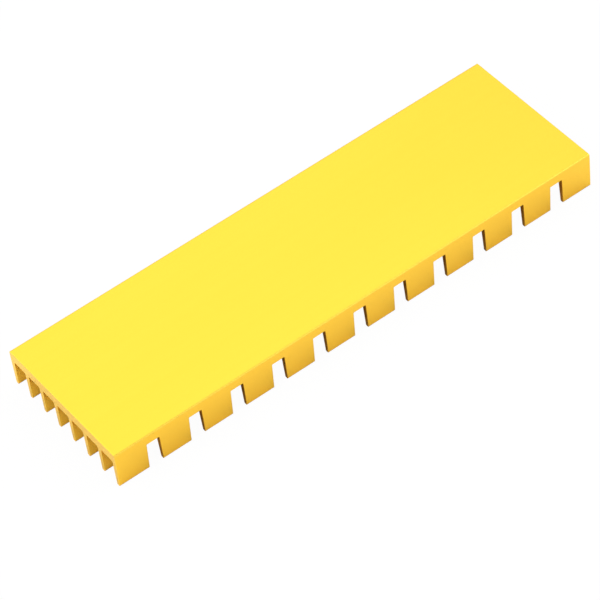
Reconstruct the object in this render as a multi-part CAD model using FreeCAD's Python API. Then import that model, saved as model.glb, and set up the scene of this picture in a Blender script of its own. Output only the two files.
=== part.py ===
import FreeCAD, Part
import math
import os

# Extruded aluminium heat sink: a flat base with a comb of fins under it, sawn across into pins.
# It lies on its fin tips with the flat base face up. X runs along the extrusion, Y across the
# fins and Z up. The origin is under the middle of the part, on the plane of the fin tips.
# All sizes are in millimetres.

# Whole part
length = 70.0
width = 21.25

# Base plate
base_thickness = 1.44
long_edge_radius = 0.2      # rounding along the two long edges of the base face
end_edge_break = 0.12       # flat break along the two short edges of the base face

# Fins, drawn once in the extruded section
fin_count = 8
fin_height = 3.98           # from the underside of the base to the tip
fin_root_thickness = 0.70
fin_tip_thickness = 0.50
fin_tip_radius = 0.15
fin_root_bevel = 0.15       # small filling in the corner between fin and base

# Saw slots across the fins
slot_width = 1.87
pin_length = 4.08           # length of fin left between two slots
end_pin_minimum = 4.0       # shortest pin that is left at either end
slot_depth_in_base = 0.04   # the saw just marks the underside of the base
slot_shift = -0.04          # the row of slots sits a little off the middle

# How far each cutter reaches past what it cuts
overrun = 1.0

# Heights that follow from the sizes above
underside = fin_height
top = fin_height + base_thickness


def corner_arc(before, corner, after, radius):
    """Start, middle and end of the arc that rounds one corner of an outline."""
    back = before - corner
    ahead = after - corner
    half_angle = back.getAngle(ahead) / 2.0
    reach = 0.49 * min(back.Length, ahead.Length)
    setback = min(radius / math.tan(half_angle), reach)
    arc_radius = setback * math.tan(half_angle)
    start = corner + back.normalize() * setback
    end = corner + ahead.normalize() * setback
    inward = ((start + end) * 0.5 - corner).normalize()
    middle = corner + inward * (arc_radius / math.sin(half_angle) - arc_radius)
    return start, middle, end


def rounded_face(outline):
    """Flat face inside a closed list of (point, radius) corners, with tangent arcs at the rounded ones."""
    stretches = []
    for i, (point, radius) in enumerate(outline):
        before = outline[i - 1][0]
        after = outline[(i + 1) % len(outline)][0]
        rounded = radius > 0
        stretches.append(corner_arc(before, point, after, radius) if rounded else (point,))
    edges = []
    for i, stretch in enumerate(stretches):
        if len(stretch) == 3:
            edges.append(Part.Arc(*stretch).toShape())
        following = stretches[(i + 1) % len(stretches)][0]
        edges.append(Part.LineSegment(stretch[-1], following).toShape())
    return Part.Face(Part.Wire(edges))


def fin_flank(centre, side):
    """Corners (y, z, radius) down one tapered flank of a fin, from the base to the tip."""
    root = centre + side * fin_root_thickness / 2.0
    tip = centre + side * fin_tip_thickness / 2.0
    slope = (root - tip) / fin_height
    return [
        (root + side * fin_root_bevel, underside, 0.0),
        (root - slope * fin_root_bevel, underside - fin_root_bevel, 0.0),
        (tip, 0.0, fin_tip_radius),
    ]


def section_face():
    """The extruded section: a base with rounded upper edges over the whole comb of fins.

    The outer flanks of the two outer fins run on from the sides of the base.
    """
    side_face = width / 2.0
    outer_centre = side_face - fin_root_thickness / 2.0
    outer_tip = outer_centre + fin_tip_thickness / 2.0
    fin_pitch = 2.0 * outer_centre / (fin_count - 1)
    centres = [-outer_centre + i * fin_pitch for i in range(fin_count)]
    outer_flank = [
        (side_face, top, long_edge_radius),
        (side_face, underside, 0.0),
        (outer_tip, 0.0, fin_tip_radius),
    ]
    outline = [(-y, z, radius) for y, z, radius in outer_flank]
    for here, following in zip(centres, centres[1:]):
        outline += fin_flank(here, 1)[::-1]
        outline += fin_flank(following, -1)
    outline += outer_flank[::-1]
    return rounded_face([(FreeCAD.Vector(-length / 2.0, y, z), r) for y, z, r in outline])


def extruded_bar():
    """The bar as it leaves the die, cut to length."""
    return section_face().extrude(FreeCAD.Vector(length, 0, 0))


def slot_centres():
    """Places of the saw slots along X: as many as leave a full pin at both ends."""
    pitch = pin_length + slot_width
    room = length - 2.0 * (end_pin_minimum + abs(slot_shift)) - slot_width
    count = int(room // pitch) + 1
    first = slot_shift - (count - 1) * pitch / 2.0
    return [first + i * pitch for i in range(count)]


def slot_cutter(centre):
    """What one saw pass takes away, right across the bar."""
    corner = FreeCAD.Vector(centre - slot_width / 2.0, -width / 2.0 - overrun, -overrun)
    height = underside + slot_depth_in_base + overrun
    return Part.makeBox(slot_width, width + 2.0 * overrun, height, corner)


def end_edge_cutter(side):
    """Wedge that breaks the sharp short edge of the base face at one end."""
    end = side * length / 2.0
    start_y = -width / 2.0 - overrun
    reach = end_edge_break + overrun
    corners = [
        (end - side * reach, top + overrun),
        (end + side * overrun, top + overrun),
        (end + side * overrun, top - reach),
    ]
    points = [FreeCAD.Vector(x, start_y, z) for x, z in corners]
    face = Part.Face(Part.makePolygon(points + points[:1]))
    return face.extrude(FreeCAD.Vector(0, width + 2.0 * overrun, 0))


def heat_sink():
    """The finished part: extruded, sawn across, and broken along the short edges of its face."""
    cutters = [slot_cutter(x) for x in slot_centres()]
    cutters += [end_edge_cutter(side) for side in (-1, 1)]
    return extruded_bar().cut(cutters).Solids[0]


os.makedirs("parts", exist_ok=True)
heat_sink().exportStep("parts/heat_sink.step")
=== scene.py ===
import math

import bmesh
import bpy
from mathutils import Matrix, Vector


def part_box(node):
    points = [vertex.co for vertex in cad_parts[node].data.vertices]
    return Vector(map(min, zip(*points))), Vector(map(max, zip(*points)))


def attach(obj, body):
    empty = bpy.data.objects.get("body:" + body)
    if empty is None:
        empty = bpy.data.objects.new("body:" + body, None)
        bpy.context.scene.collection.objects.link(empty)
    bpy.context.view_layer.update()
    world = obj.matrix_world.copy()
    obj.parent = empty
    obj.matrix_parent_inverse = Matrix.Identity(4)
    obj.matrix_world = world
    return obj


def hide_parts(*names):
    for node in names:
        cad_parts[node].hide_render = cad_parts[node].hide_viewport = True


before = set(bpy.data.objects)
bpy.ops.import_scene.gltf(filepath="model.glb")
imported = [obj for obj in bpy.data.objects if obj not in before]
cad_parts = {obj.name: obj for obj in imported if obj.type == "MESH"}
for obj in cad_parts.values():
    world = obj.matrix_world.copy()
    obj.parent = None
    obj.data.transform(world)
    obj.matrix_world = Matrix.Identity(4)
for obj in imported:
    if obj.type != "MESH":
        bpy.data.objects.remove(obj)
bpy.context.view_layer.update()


# The heat sink: one aluminium extrusion, a thin base over a comb of eight fins. A gang of saws
# cuts it crosswise into pins, its edges are lightly broken, and the whole is etched satin and
# anodised gold. Its sizes here are in millimetres, and the mesh is brought to metres at the end.
MM = 0.001
low_corner, high_corner = [Vector(corner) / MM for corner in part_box("heat_sink")]
bar_length = high_corner.x - low_corner.x
bar_width = high_corner.y - low_corner.y
top_level = high_corner.z
base_thickness = 1.44
underside = top_level - base_thickness
long_edge_radius = 0.2      # along the two long edges of the flat face
upright_margin = 0.15       # the sides are upright down to this far above the underside

fin_count = 8
fin_root_thickness = 0.70
fin_tip_thickness = 0.50
fin_tip_radius = 0.15
fin_root_fillet = 0.22
arc_steps = 6               # straight steps in each rounded corner

slot_count = 11
slot_spacing = 5.95
slot_width = 1.77           # at the top of the slot
slot_mouth = 1.96           # at the fin tips
slot_corner_radius = 0.1
slot_mark_depth = 0.04      # how far the saw runs into the base
slot_shift = -0.04          # the row of slots sits a little off the middle
saw_overrun = 1.0           # how far the saws reach past the bar

end_edge_break = 0.12       # width of the break along the short edges of the flat face
sawn_edge_break = 0.05      # and along the sawn edges
edge_break_steps = 3        # narrow faces across each broken edge
sharp_angle = math.radians(35)      # an edge that turns more than this is sharp
on_surface = 0.01           # an edge this near an end or a side lies on it
same_point = 1e-4           # points this near each other are one


def rounded_corner(before, corner, after, radius):
    """Points of the tangent arc that rounds one corner of an outline."""
    back = (before - corner).normalized()
    ahead = (after - corner).normalized()
    half_angle = back.angle(ahead) / 2
    centre = corner + (back + ahead).normalized() * radius / math.sin(half_angle)
    start = corner + back * radius / math.tan(half_angle) - centre
    end = corner + ahead * radius / math.tan(half_angle) - centre
    turn = math.pi - 2 * half_angle
    shares = [i / arc_steps for i in range(arc_steps + 1)]
    return [
        centre + (start * math.sin(turn * (1 - t)) + end * math.sin(turn * t)) / math.sin(turn)
        for t in shares
    ]


def section_corners():
    """Corners (point, radius) of the extruded section, anticlockwise as seen from +X."""
    side = bar_width / 2
    outer = side - fin_root_thickness / 2
    centres = [-outer + 2 * outer * i / (fin_count - 1) for i in range(fin_count)]
    outer_flank = [
        (Vector((outer + fin_tip_thickness / 2, 0)), fin_tip_radius),
        (Vector((side, underside + upright_margin)), 0),
        (Vector((side, top_level)), long_edge_radius),
    ]
    corners = [(Vector((-point.x, point.y)), radius) for point, radius in reversed(outer_flank)]
    for here, following in zip(centres, centres[1:]):
        corners += [
            (Vector((here + fin_tip_thickness / 2, 0)), fin_tip_radius),
            (Vector((here + fin_root_thickness / 2, underside)), fin_root_fillet),
            (Vector((following - fin_root_thickness / 2, underside)), fin_root_fillet),
            (Vector((following - fin_tip_thickness / 2, 0)), fin_tip_radius),
        ]
    return corners + outer_flank


def section_mesh():
    """The section as one flat face at the -X end of the bar."""
    corners = section_corners()
    outline = []
    for i, (point, radius) in enumerate(corners):
        before = corners[i - 1][0]
        after = corners[(i + 1) % len(corners)][0]
        outline += rounded_corner(before, point, after, radius) if radius else [point]
    mesh = bpy.data.meshes.new("extruded_section")
    mesh.from_pydata([(-bar_length / 2, y, z) for y, z in outline], [], [range(len(outline))])
    return mesh


def add_node(tree, kind, settings=(), **inputs):
    """Adds a node, sets its own choices, and gives its inputs, by name, a value or a socket."""
    node = tree.nodes.new(kind)
    for name, value in dict(settings).items():
        setattr(node, name, value)
    for name, value in inputs.items():
        socket = next(s for s in node.inputs if s.enabled and s.name == name.replace("_", " "))
        if isinstance(value, bpy.types.NodeSocket):
            tree.links.new(value, socket)
        else:
            socket.default_value = value
    return node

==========

## Job:
In the listing above, find the line containing "height = underside" and the line containing "obj.parent = None", then repeat those two lines and everything between them exactly.

## Exercise result:
    height = underside + slot_depth_in_base + overrun
    return Part.makeBox(slot_width, width + 2.0 * overrun, height, corner)


def end_edge_cutter(side):
    """Wedge that breaks the sharp short edge of the base face at one end."""
    end = side * length / 2.0
    start_y = -width / 2.0 - overrun
    reach = end_edge_break + overrun
    corners = [
        (end - side * reach, top + overrun),
        (end + side * overrun, top + overrun),
        (end + side * overrun, top - reach),
    ]
    points = [FreeCAD.Vector(x, start_y, z) for x, z in corners]
    face = Part.Face(Part.makePolygon(points + points[:1]))
    return face.extrude(FreeCAD.Vector(0, width + 2.0 * overrun, 0))


def heat_sink():
    """The finished part: extruded, sawn across, and broken along the short edges of its face."""
    cutters = [slot_cutter(x) for x in slot_centres()]
    cutters += [end_edge_cutter(side) for side in (-1, 1)]
    return extruded_bar().cut(cutters).Solids[0]


os.makedirs("parts", exist_ok=True)
heat_sink().exportStep("parts/heat_sink.step")
=== scene.py ===
import math

import bmesh
import bpy
from mathutils import Matrix, Vector


def part_box(node):
    points = [vertex.co for vertex in cad_parts[node].data.vertices]
    return Vector(map(min, zip(*points))), Vector(map(max, zip(*points)))


def attach(obj, body):
    empty = bpy.data.objects.get("body:" + body)
    if empty is None:
        empty = bpy.data.objects.new("body:" + body, None)
        bpy.context.scene.collection.objects.link(empty)
    bpy.context.view_layer.update()
    world = obj.matrix_world.copy()
    obj.parent = empty
    obj.matrix_parent_inverse = Matrix.Identity(4)
    obj.matrix_world = world
    return obj


def hide_parts(*names):
    for node in names:
        cad_parts[node].hide_render = cad_parts[node].hide_viewport = True


before = set(bpy.data.objects)
bpy.ops.import_scene.gltf(filepath="model.glb")
imported = [obj for obj in bpy.data.objects if obj not in before]
cad_parts = {obj.name: obj for obj in imported if obj.type == "MESH"}
for obj in cad_parts.values():
    world = obj.matrix_world.copy()
    obj.parent = None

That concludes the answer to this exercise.